In situ origin for glass in mantle xenoliths from southeastern Australia: insights from trace element compositions of glasses and metasomatic phases

Siliceous, aluminous and alkali-rich glasses, commonly found in patches and veins in spinel peridotite xenoliths, have been attributed to a number of different origins. These include low-degree primary melts of the mantle, exotic metasomatic melts influxing into the lithosphere, or breakdown of amphibole, and other phases during high-temperature transport of the xenoliths to the surface in their host magmas.

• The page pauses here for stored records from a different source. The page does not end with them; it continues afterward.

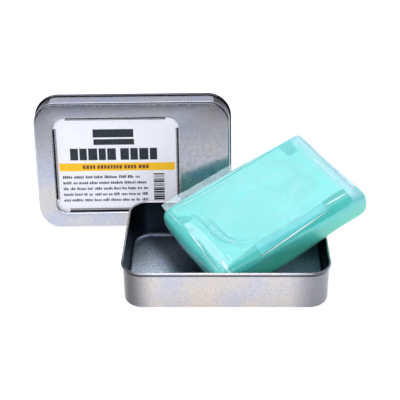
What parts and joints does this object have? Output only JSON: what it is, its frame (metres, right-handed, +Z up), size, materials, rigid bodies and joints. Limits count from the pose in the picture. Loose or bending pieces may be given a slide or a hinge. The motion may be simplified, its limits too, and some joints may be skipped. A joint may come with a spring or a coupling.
{
  "type": "clay bar kit",
  "caption": "Detailing clay slab wrapped in clear film, lying across an open slip-lid tin whose windowed lid with a plain printed card stands behind it.",
  "frame": {"origin": "middle of the tin base's flat underside", "axes": "+X to the right along the tin's width, +Y from the tin's front to its back, +Z up; the tin stands on the plane Z = 0 and the lid stands behind it to the left"},
  "size_m": [0.1585, 0.0905, 0.0662],
  "materials": {
    "tinplate": "satin",
    "clear_sheet": "gloss",
    "printed_card": "satin",
    "clay": "satin",
    "wrap_film": "gloss",
    "seal_tape": "gloss"
  },
  "bodies": {
    "base": {"tin_base": "tinplate"},
    "lid": {"lid_shell": "tinplate", "lid_window": "clear_sheet", "label_card": "printed_card"},
    "bar": {"clay_bar": "clay", "film_wrap": "wrap_film", "film_tape": "seal_tape"}
  },
  "joints": [
    {"name": "lid_lift", "type": "slide", "parent": "base", "child": "lid", "axis": [0, 0, 1], "range_m": [0, 0.08]},
    {"name": "bar_lift", "type": "slide", "parent": "base", "child": "bar", "axis": [0, 0, 1], "range_m": [0, 0.08]}
  ]
}
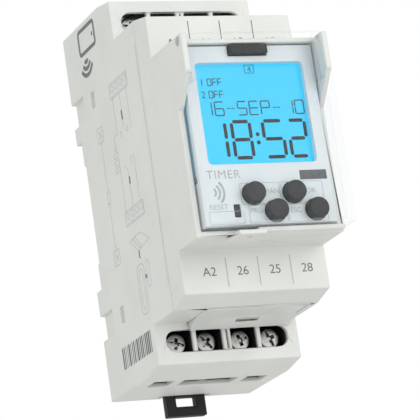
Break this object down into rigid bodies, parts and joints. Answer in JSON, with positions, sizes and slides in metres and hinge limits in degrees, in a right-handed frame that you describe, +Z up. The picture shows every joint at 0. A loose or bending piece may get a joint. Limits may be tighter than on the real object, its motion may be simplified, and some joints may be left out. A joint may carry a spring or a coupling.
{
  "type": "din rail timer",
  "caption": "DIN rail time switch: stepped grey case, hinged clear cover over a backlit display and keys, screw clamp terminals at top and bottom, and a sprung rail clip.",
  "frame": {"origin": "middle of the case face that rests on the front of the DIN rail, at the rail's centre line", "axes": "+Y out of the back towards the wall, -Y is the front, +Z up along the rail's height, +X to the right seen from the front"},
  "size_m": [0.0356, 0.072, 0.0949],
  "materials": {
    "housing": "fine-textured warm light grey",
    "clear": "clear polished",
    "panel": "smooth pale blue-grey",
    "black": "satin black",
    "button": "matte dark grey",
    "screw": "zinc-plated",
    "cage": "nickel-plated",
    "bar": "tinned copper alloy",
    "spring": "bright spring steel",
    "display": "backlit liquid crystal, cyan",
    "light_guide": "clear acrylic",
    "white": "white",
    "contact_rubber": "matte",
    "board": "green solder mask",
    "relay": "blue case",
    "sleeve": "shrink sleeve",
    "varistor": "dipped coating",
    "transformer": "wound and taped",
    "film": "moulded case",
    "cell": "bright steel"
  },
  "bodies": {
    "housing": {"rear_housing": "housing", "front_housing": "housing", "front_panel": "panel", "lcd_glass": "display", "lcd_backlight": "light_guide", "lcd_frame": "white", "contact_strip": "contact_rubber", "display_board": "board", "link_board": "board", "power_board": "board", "relay_left": "relay", "relay_right": "relay", "smoothing_capacitor": "sleeve", "supply_transformer": "transformer", "film_capacitor": "film", "varistor": "varistor", "switch_manual": "black", "switch_ok": "black", "switch_program": "black", "switch_escape": "black", "switch_reset": "black", "clip_spring": "spring", "bus_bar_top_1": "bar", "bus_bar_top_2": "bar", "bus_bar_top_3": "bar", "bus_bar_top_4": "bar", "bus_bar_bottom_1": "bar", "bus_bar_bottom_2": "bar", "bus_bar_bottom_3": "bar", "bus_bar_bottom_4": "bar"},
    "cover": {"clear_cover": "clear"},
    "battery": {"battery_tray": "black", "button_cell": "cell"},
    "clip": {"rail_clip": "black"},
    "reset": {"reset_button": "button"},
    "key_manual": {"button_manual": "button"},
    "key_ok": {"button_ok": "button"},
    "key_program": {"button_program": "button"},
    "key_escape": {"button_escape": "button"},
    "screw_top_1": {"terminal_screw_top_1": "screw"},
    "cage_top_1": {"clamp_cage_top_1": "cage"},
    "screw_top_2": {"terminal_screw_top_2": "screw"},
    "cage_top_2": {"clamp_cage_top_2": "cage"},
    "screw_top_3": {"terminal_screw_top_3": "screw"},
    "cage_top_3": {"clamp_cage_top_3": "cage"},
    "screw_top_4": {"terminal_screw_top_4": "screw"},
    "cage_top_4": {"clamp_cage_top_4": "cage"},
    "screw_bottom_1": {"terminal_screw_bottom_1": "screw"},
    "cage_bottom_1": {"clamp_cage_bottom_1": "cage"},
    "screw_bottom_2": {"terminal_screw_bottom_2": "screw"},
    "cage_bottom_2": {"clamp_cage_bottom_2": "cage"},
    "screw_bottom_3": {"terminal_screw_bottom_3": "screw"},
    "cage_bottom_3": {"clamp_cage_bottom_3": "cage"},
    "screw_bottom_4": {"terminal_screw_bottom_4": "screw"},
    "cage_bottom_4": {"clamp_cage_bottom_4": "cage"}
  },
  "joints": [
    {"name": "cover_hinge", "type": "hinge", "parent": "housing", "child": "cover", "pos_m": [0, -0.066, 0.021], "axis": [-1, 0, 0], "range_deg": [0, 110]},
    {"name": "key_manual_press", "type": "slide", "parent": "housing", "child": "key_manual", "axis": [0, 1, 0], "range_m": [0, 0.0005], "stiffness_N_per_m": 600, "springref_m": -0.0005},
    {"name": "key_ok_press", "type": "slide", "parent": "housing", "child": "key_ok", "axis": [0, 1, 0], "range_m": [0, 0.0005], "stiffness_N_per_m": 600, "springref_m": -0.0005},
    {"name": "key_program_press", "type": "slide", "parent": "housing", "child": "key_program", "axis": [0, 1, 0], "range_m": [0, 0.0005], "stiffness_N_per_m": 600, "springref_m": -0.0005},
    {"name": "key_escape_press", "type": "slide", "parent": "housing", "child": "key_escape", "axis": [0, 1, 0], "range_m": [0, 0.0005], "stiffness_N_per_m": 600, "springref_m": -0.0005},
    {"name": "reset_press", "type": "slide", "parent": "housing", "child": "reset", "axis": [0, 1, 0], "range_m": [0, 0.0005], "stiffness_N_per_m": 600, "springref_m": -0.0005},
    {"name": "battery_slide", "type": "slide", "parent": "housing", "child": "battery", "axis": [0, -1, 0], "range_m": [0, 0.003]},
    {"name": "clip_slide", "type": "slide", "parent": "housing", "child": "clip", "axis": [0, 0, -1], "range_m": [0, 0.004], "stiffness_N_per_m": 1500, "springref_m": -0.001, "deforming": ["clip_spring"]},
    {"name": "screw_top_1_turn", "type": "hinge", "parent": "housing", "child": "screw_top_1", "pos_m": [-0.0117, -0.0262, 0.0383], "axis": [0, 1, 0], "range_deg": [0, 3025]},
    {"name": "cage_top_1_rise", "type": "slide", "parent": "housing", "child": "cage_top_1", "axis": [0, -1, 0], "range_m": [0, 0.0042]},
    {"name": "screw_top_2_turn", "type": "hinge", "parent": "housing", "child": "screw_top_2", "pos_m": [-0.00425, -0.0262, 0.0383], "axis": [0, 1, 0], "range_deg": [0, 3025]},
    {"name": "cage_top_2_rise", "type": "slide", "parent": "housing", "child": "cage_top_2", "axis": [0, -1, 0], "range_m": [0, 0.0042]},
    {"name": "screw_top_3_turn", "type": "hinge", "parent": "housing", "child": "screw_top_3", "pos_m": [0.00425, -0.0262, 0.0383], "axis": [0, 1, 0], "range_deg": [0, 3025]},
    {"name": "cage_top_3_rise", "type": "slide", "parent": "housing", "child": "cage_top_3", "axis": [0, -1, 0], "range_m": [0, 0.0042]},
    {"name": "screw_top_4_turn", "type": "hinge", "parent": "housing", "child": "screw_top_4", "pos_m": [0.0117, -0.0262, 0.0383], "axis": [0, 1, 0], "range_deg": [0, 3025]},
    {"name": "cage_top_4_rise", "type": "slide", "parent": "housing", "child": "cage_top_4", "axis": [0, -1, 0], "range_m": [0, 0.0042]},
    {"name": "screw_bottom_1_turn", "type": "hinge", "parent": "housing", "child": "screw_bottom_1", "pos_m": [-0.0117, -0.0262, -0.0383], "axis": [0, 1, 0], "range_deg": [0, 3025]},
    {"name": "cage_bottom_1_rise", "type": "slide", "parent": "housing", "child": "cage_bottom_1", "axis": [0, -1, 0], "range_m": [0, 0.0042]},
    {"name": "screw_bottom_2_turn", "type": "hinge", "parent": "housing", "child": "screw_bottom_2", "pos_m": [-0.00425, -0.0262, -0.0383], "axis": [0, 1, 0], "range_deg": [0, 3025]},
    {"name": "cage_bottom_2_rise", "type": "slide", "parent": "housing", "child": "cage_bottom_2", "axis": [0, -1, 0], "range_m": [0, 0.0042]},
    {"name": "screw_bottom_3_turn", "type": "hinge", "parent": "housing", "child": "screw_bottom_3", "pos_m": [0.00425, -0.0262, -0.0383], "axis": [0, 1, 0], "range_deg": [0, 3025]},
    {"name": "cage_bottom_3_rise", "type": "slide", "parent": "housing", "child": "cage_bottom_3", "axis": [0, -1, 0], "range_m": [0, 0.0042]},
    {"name": "screw_bottom_4_turn", "type": "hinge", "parent": "housing", "child": "screw_bottom_4", "pos_m": [0.0117, -0.0262, -0.0383], "axis": [0, 1, 0], "range_deg": [0, 3025]},
    {"name": "cage_bottom_4_rise", "type": "slide", "parent": "housing", "child": "cage_bottom_4", "axis": [0, -1, 0], "range_m": [0, 0.0042]}
  ],
  "couplings": [
    {"joint": "screw_top_1_turn", "follows": "cage_top_1_rise", "rad_per_m": 12566},
    {"joint": "screw_top_2_turn", "follows": "cage_top_2_rise", "rad_per_m": 12566},
    {"joint": "screw_top_3_turn", "follows": "cage_top_3_rise", "rad_per_m": 12566},
    {"joint": "screw_top_4_turn", "follows": "cage_top_4_rise", "rad_per_m": 12566},
    {"joint": "screw_bottom_1_turn", "follows": "cage_bottom_1_rise", "rad_per_m": 12566},
    {"joint": "screw_bottom_2_turn", "follows": "cage_bottom_2_rise", "rad_per_m": 12566},
    {"joint": "screw_bottom_3_turn", "follows": "cage_bottom_3_rise", "rad_per_m": 12566},
    {"joint": "screw_bottom_4_turn", "follows": "cage_bottom_4_rise", "rad_per_m": 12566}
  ]
}
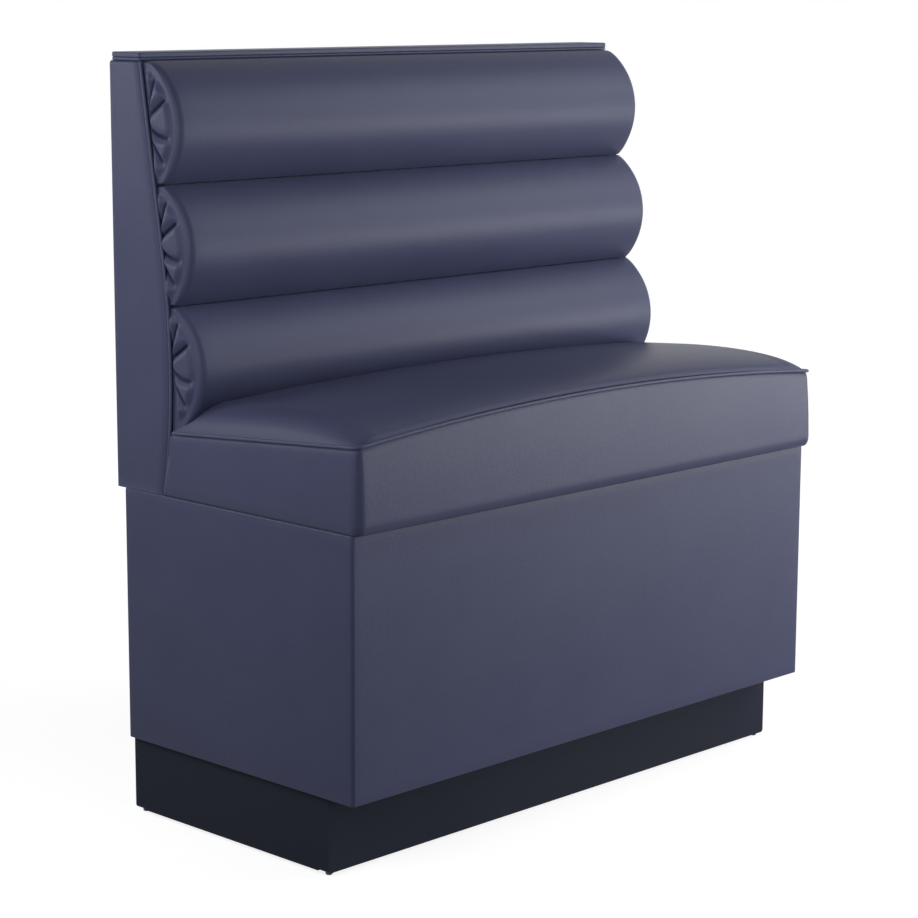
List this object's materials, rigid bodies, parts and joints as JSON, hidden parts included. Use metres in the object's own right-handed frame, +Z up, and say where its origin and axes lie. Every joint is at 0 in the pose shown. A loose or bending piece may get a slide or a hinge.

We present new laser ablation-inductively coupled plasma-mass spectrometry (LA-ICP-MS) analyses of trace element abundances in glasses, and in metasomatically introduced phases (clinopyroxene, amphibole, phlogopite, apatite) from a suite of spinel wehrlite, Iherzolite and harzburgite xenoliths from southeastern Australia. The majority of glass compositions are best explained by melting of amphibole (usually complete, as amphibole is now absent from most samples) with varying but significant contributions from partial melting of clinopyroxene. However, some glasses require additional components derived from partial or complete modal melting of phlogopite, or apatite. The data confirm our earlier model, that the glass present in patches in these samples derives from high-temperature, transport-related breakdown of a metasomatic phase assemblage (amphibole + clinopyroxene ± phlogopite ± apatite) present in the xenoliths prior to their entrainment in the host magmas.